-- BEGIN Information provided --

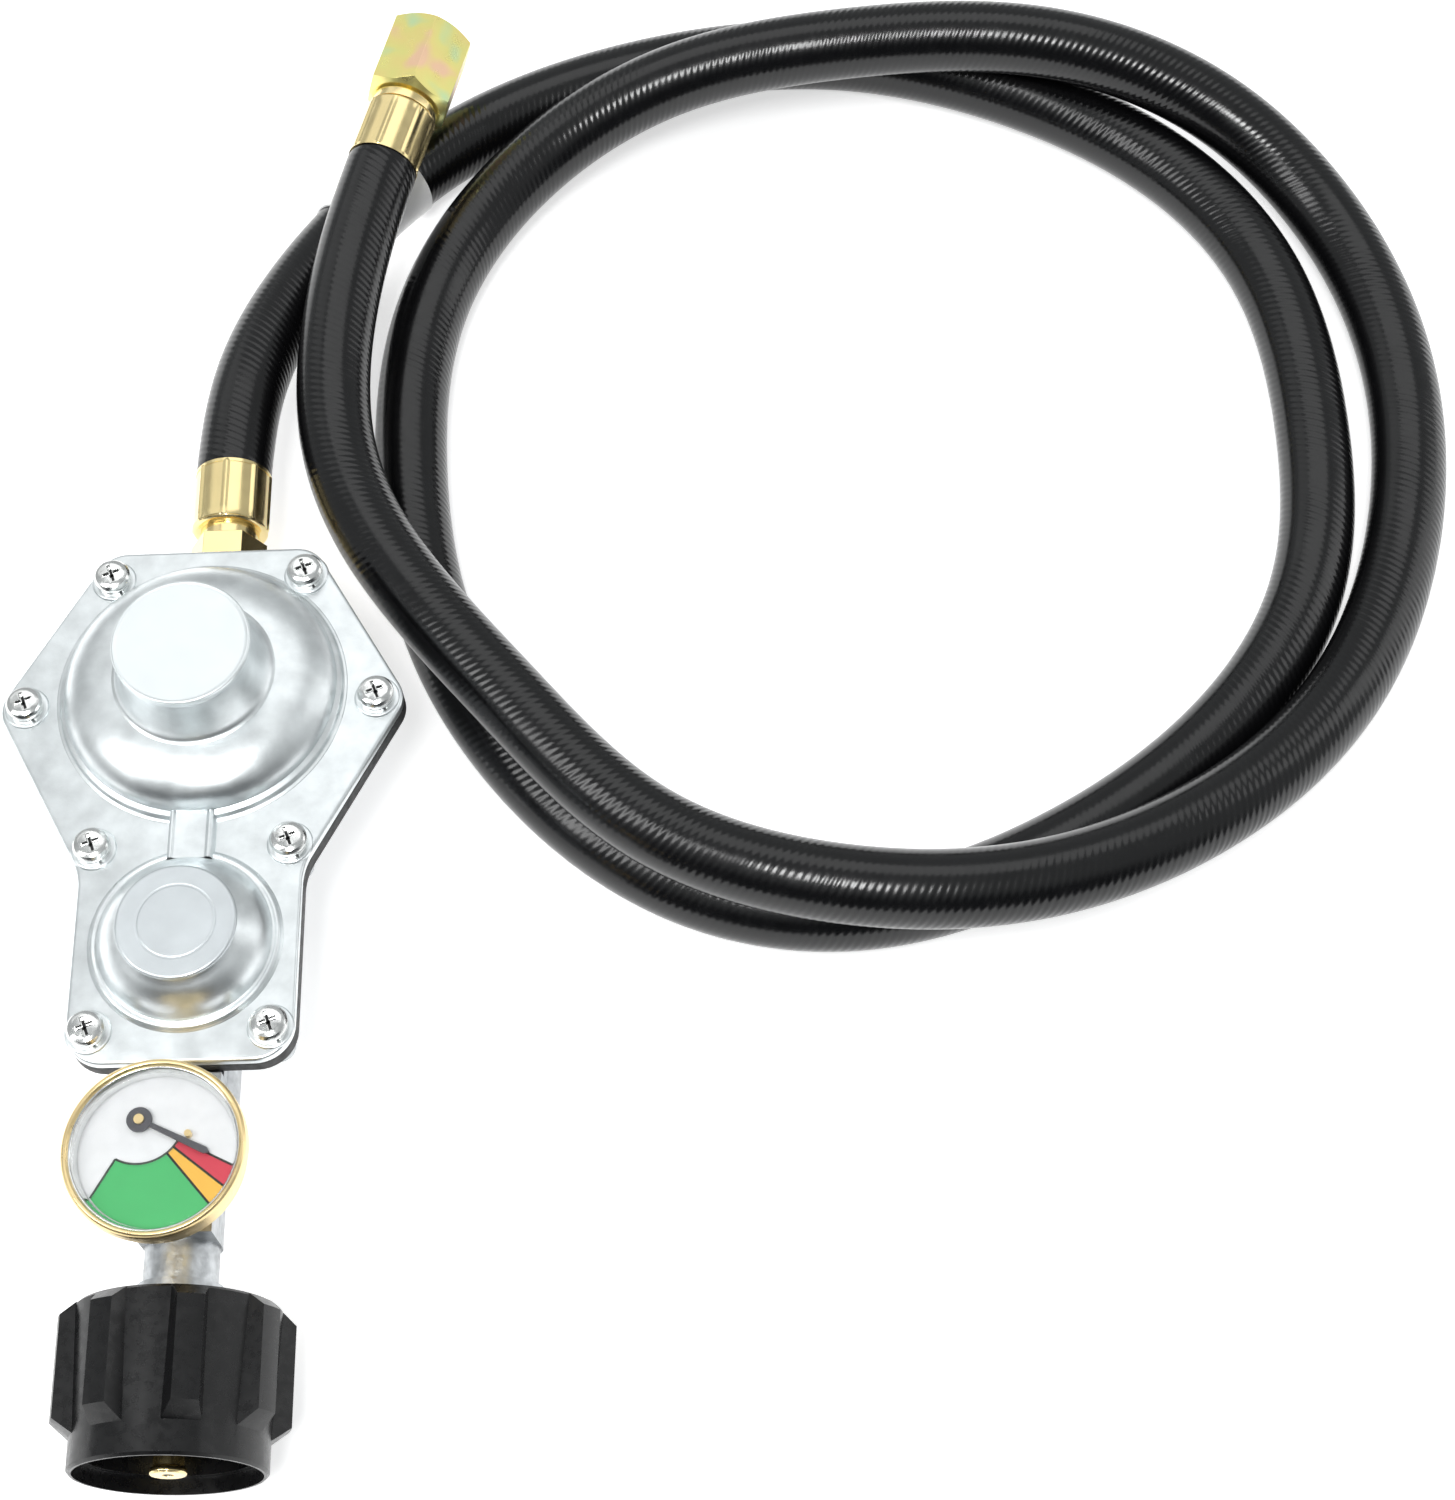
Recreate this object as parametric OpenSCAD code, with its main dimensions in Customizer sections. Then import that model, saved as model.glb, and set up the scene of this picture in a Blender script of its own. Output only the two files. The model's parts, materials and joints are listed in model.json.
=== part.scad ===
// Two-stage propane regulator with a gauge, a tank nut and a hose with a swivel flare nut.
// +Y runs from the tank nut to the hose outlet, +Z up. The origin is under the regulator's middle.

/* [Regulator] */
// Height of the gas ports' axis above the resting face
axis_z = 23.5; // [23.5:0.1:24]
// Height of the cover plate's top face
plate_top = 40; // [39.5:0.1:40.5]
// Thickness of the cover plate
plate_t = 2.2; // [1.8:0.1:2.4]
// Thickness of the rubber sheet between cover and body
gasket_t = 3.6; // [3.2:0.1:3.8]
// Thickness of the body's flange
flange_t = 3; // [2.5:0.1:3.5]
// Place of the first stage along the ports' axis
first_y = -8; // [-8.2:0.1:-7.8]
// Place of the second stage along the ports' axis
second_y = 49; // [48.8:0.1:49.2]
// Height of the second stage's cap above the cover plate
tower_h = 23.1; // [22:0.1:25]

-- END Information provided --

**Exercise task**:
Reproduce each line of the material above precisely.

**Correct response**:
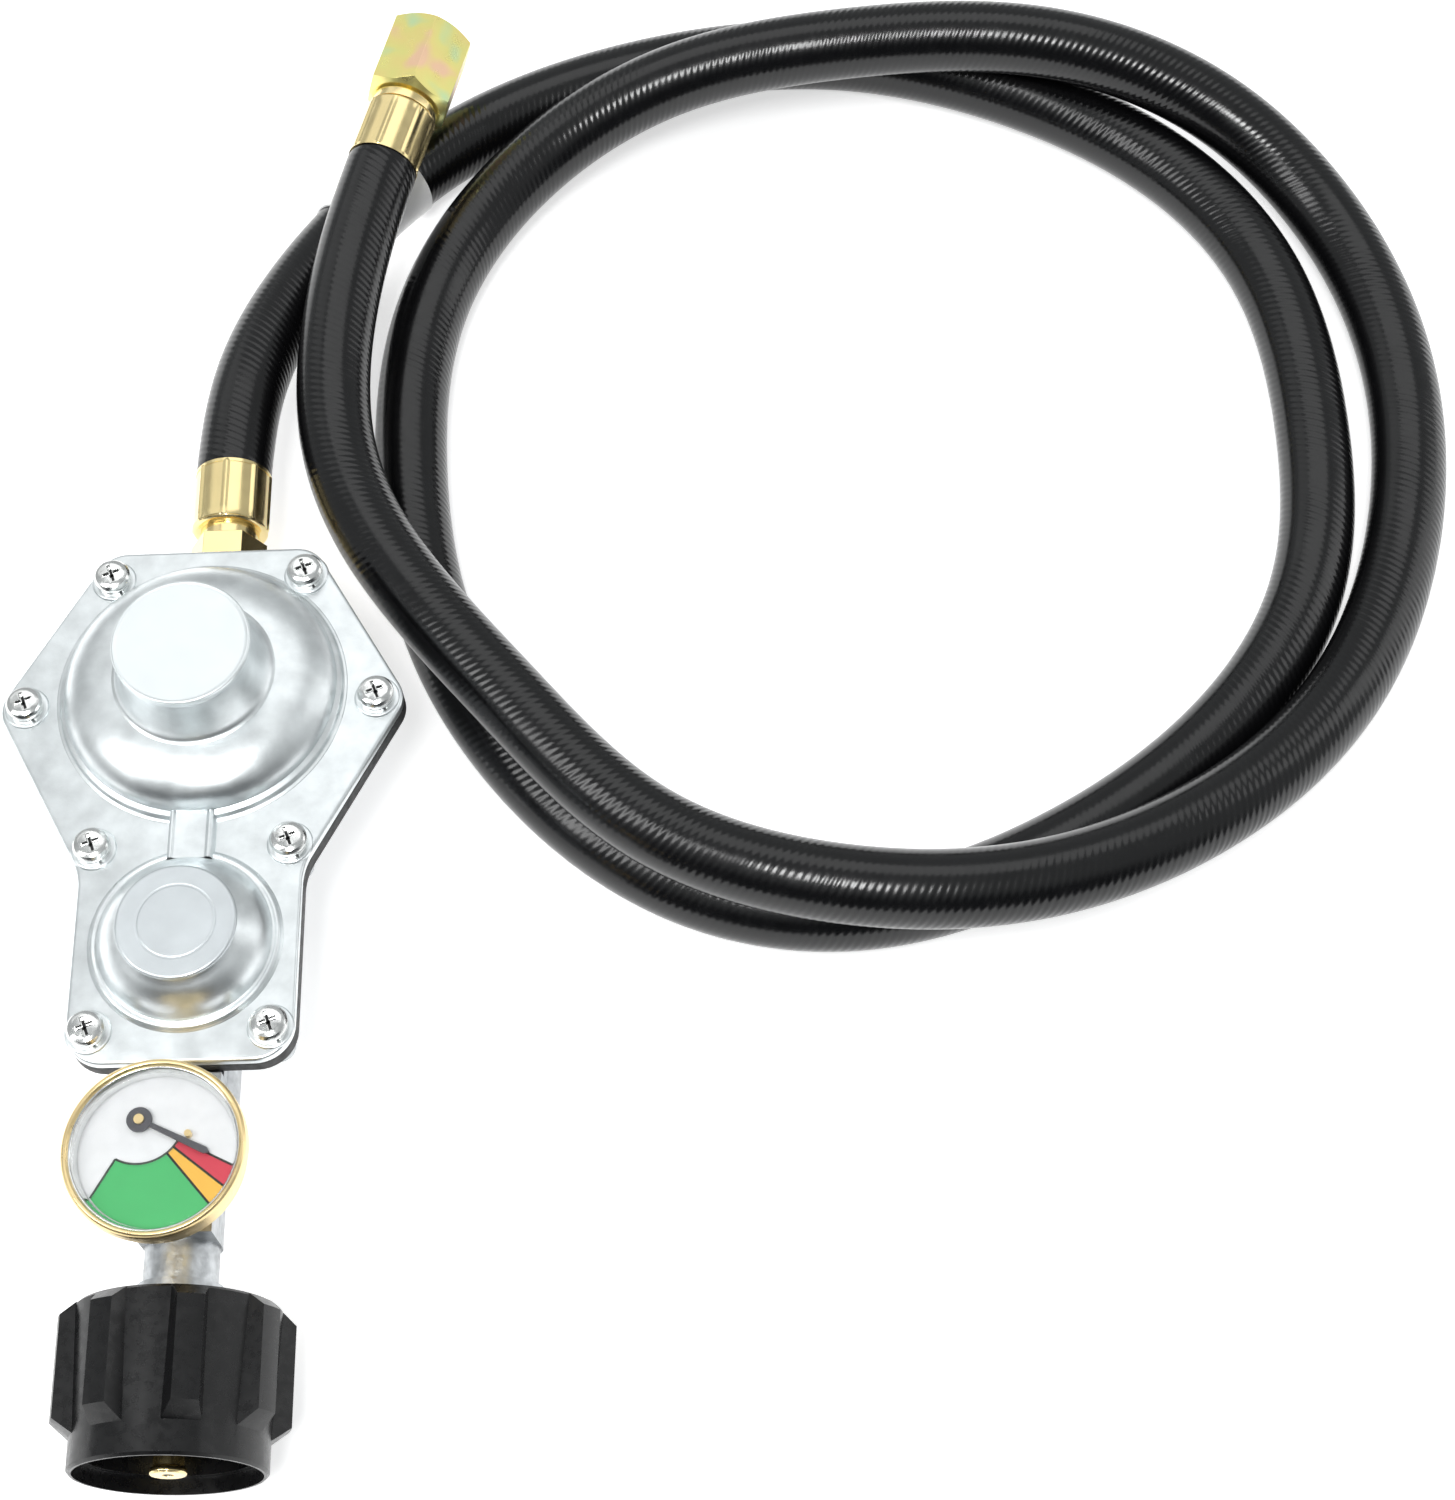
Recreate this object as parametric OpenSCAD code, with its main dimensions in Customizer sections. Then import that model, saved as model.glb, and set up the scene of this picture in a Blender script of its own. Output only the two files. The model's parts, materials and joints are listed in model.json.
=== part.scad ===
// Two-stage propane regulator with a gauge, a tank nut and a hose with a swivel flare nut.
// +Y runs from the tank nut to the hose outlet, +Z up. The origin is under the regulator's middle.

/* [Regulator] */
// Height of the gas ports' axis above the resting face
axis_z = 23.5; // [23.5:0.1:24]
// Height of the cover plate's top face
plate_top = 40; // [39.5:0.1:40.5]
// Thickness of the cover plate
plate_t = 2.2; // [1.8:0.1:2.4]
// Thickness of the rubber sheet between cover and body
gasket_t = 3.6; // [3.2:0.1:3.8]
// Thickness of the body's flange
flange_t = 3; // [2.5:0.1:3.5]
// Place of the first stage along the ports' axis
first_y = -8; // [-8.2:0.1:-7.8]
// Place of the second stage along the ports' axis
second_y = 49; // [48.8:0.1:49.2]
// Height of the second stage's cap above the cover plate
tower_h = 23.1; // [22:0.1:25]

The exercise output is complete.